Now the Club Commission, an industry lobby group, is determined not to let KitKat go without a fight. As talks continue with the Munich owner, a campaign is under way to change the legal definition of clubs from amusement venues to cultural institutions, which would loosen noise regulations and other legal requirements.
The Club Commission insists that these venues and their events are as much part of Germany’s cultural heritage as Wagner and Beethoven. Even the doubters cannot argue that Berlin’s world-famous club scene is an economic factor in the city’s crucial tourism industry.
One recent study suggested Berlin clubs have a combined annual turnover of €168 million. About half of club guests are visitors to the city. Their total annual spend – on hotels, food and transport – is estimated at nearly €1.5 billion. Preserving this club culture would appear self-evident, a matter of economic self-interest.
Pressing for joined-up thinking, the Club Commission has called for a round table of all actors. To slow down club evictions, it has proposed rent ceilings for cultural institutions, as well as tax and planning breaks for landlords who retain clubs instead of evicting them for the highest bidder.
“People often play things down, saying that clubs come and go,” said Lutz Leichsenring, Club Commission spokesman. “But they said that in London and New York, too.”
Since the fall of the wall, the reunited German capital has been riding a party wave three times longer and just as frenetic as in the Weimar era. Long enough, many fear, that Berlin’s club culture and party reputation is now taken for granted.
For Berlin clubbers, the city has a choice. It can continue to cash in on nostalgia for the lost, decadent Golden 1920s past, or it can act, in the spirit of Frederick the Great, to save the city’s decadent, latex-faire present.

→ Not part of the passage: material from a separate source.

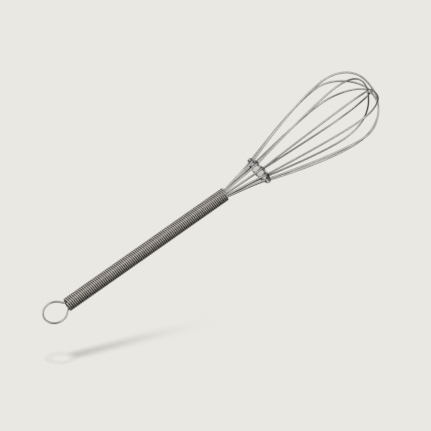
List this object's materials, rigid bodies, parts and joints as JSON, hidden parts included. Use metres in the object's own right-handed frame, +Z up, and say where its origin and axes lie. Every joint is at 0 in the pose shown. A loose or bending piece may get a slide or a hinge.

It’s nearly 6am in one of KitKat’s many dark corners, and a middle-aged woman wearing only a G-string and elaborate lavalier is pensive about the club’s future.
“It’d be such a shame if this was all over soon,” she says, studying the heaving dance floor. “But we’ll wait and see. I’m hopeful.”
The heyday of ‘Depraved Berlin’
Berlin’s club and cabaret scene has been mythologised beyond all recognition. The collapse of Kaiser-era morals and rampant inflation created a stiff cocktail of desperate decadence, part-time prostitution with an opportunistic atmosphere.
Nearly 1,000 pubs, clubs and restaurants were registered in Berlin before the Nazis rose to power in 1933. Though diverse, they were united in their focus: either on modern technical innovations – hydraulic stages, massive fountains, escalators and lifts – or on good old-fashioned sex, drinking, drugs and jazz.
The Moka Efti bar – which features in the Babylon Berlin television series – existed, in several forms and locations, but was nothing like the fictional version. Named after its Greek-Italian coffee roaster owner Giovanni Eftimiades, it offered visitors Moorish interiors, a barber shop, a billiard hall, a secretarial service, an in-house confectioner with an Orient Express interior and a claim to serve 25,000 cups of the house blend coffee daily.
It made a final move to the Tiergarten in 1942 but was closed by the Nazis, the building being eventually bombed out of existence.
While Moka Efti was for locals, the six-storey Haus Vaterland pleasure palace on nearby Potsdamer Platz was for tourists: dozens of themed bars and dance floors, a cafe seating 2,500, a Bavarian beer garden with room for 1,000 and a third-floor Rhine wine terrace, complete with artificial river and – once an hour – a simulated "storm on the Rhein", where the room darkened and guests were showered with rain and then a sunburst from artificial lights.
Long before Tinder, Berlin clubs pioneered flirting by (table) phone between strangers
Many international tourists were lured to the inter-war capital by hyperfinaltion, which turned them into big spenders with their dollars or sterling. Guidebooks, such as Curt Moreck’s “Guide through Depraved Berlin” were wildly popular. One such visitor was British writer Christopher Isherwood, whose semi-autobiographical writings on 1930s Berlin spawned Cabaret. He admitted, though, that he moved here because “Berlin meant boys”.
He favoured working-class rent boy bars such as the Cosy Corner, in reality the Noster’s near Hallesches Tor, where local lads stripped to the waist and waited for trade.
Another was “Zur Katzenmutter” (The Mother Cat), where the landlady served beer to soldiers who hung around looking for anyone who would take them home.
Perhaps the most famous gay bar was the Eldorado. Now an organic supermarket, it once had a more rowdy festive atmosphere that attracted artists, writers, celebrities, tourists as well as homosexuals and other gender-bending members of what sexuality researchers dubbed “the third sex”.
Long before Tinder, Berlin clubs pioneered flirting by (table) phone between strangers. The Resi club offered a live band, a dance floor that could hold 1,000 and a spectacular fountain where the water rose and fall with music. But the real attraction was an elaborate system of table phones and pneumatic tubes, allowing people speak with or send written messages to each other. Others used the tubes for transporting perfume, directions, or cocaine.
The Kakadu (Cockadoo) was one of the Weimar Berlin’s largest bars, stretching across four shop facades with a main room of around 400 sq m.
With an interior described by one regular as “Tahiti Expressionism”, the bar offered other halls for concerts and cabarets, as well as séparée for dining and other private entertainment.
It was noted for prostitutes who copied the American flapper look, and for the cockadoos on each table who, when you asked for the bill, screeched “Zahlen! Zahlen!” at the waiters. They were also known for defecating on the tables. It was closed by the Nazis in 1937.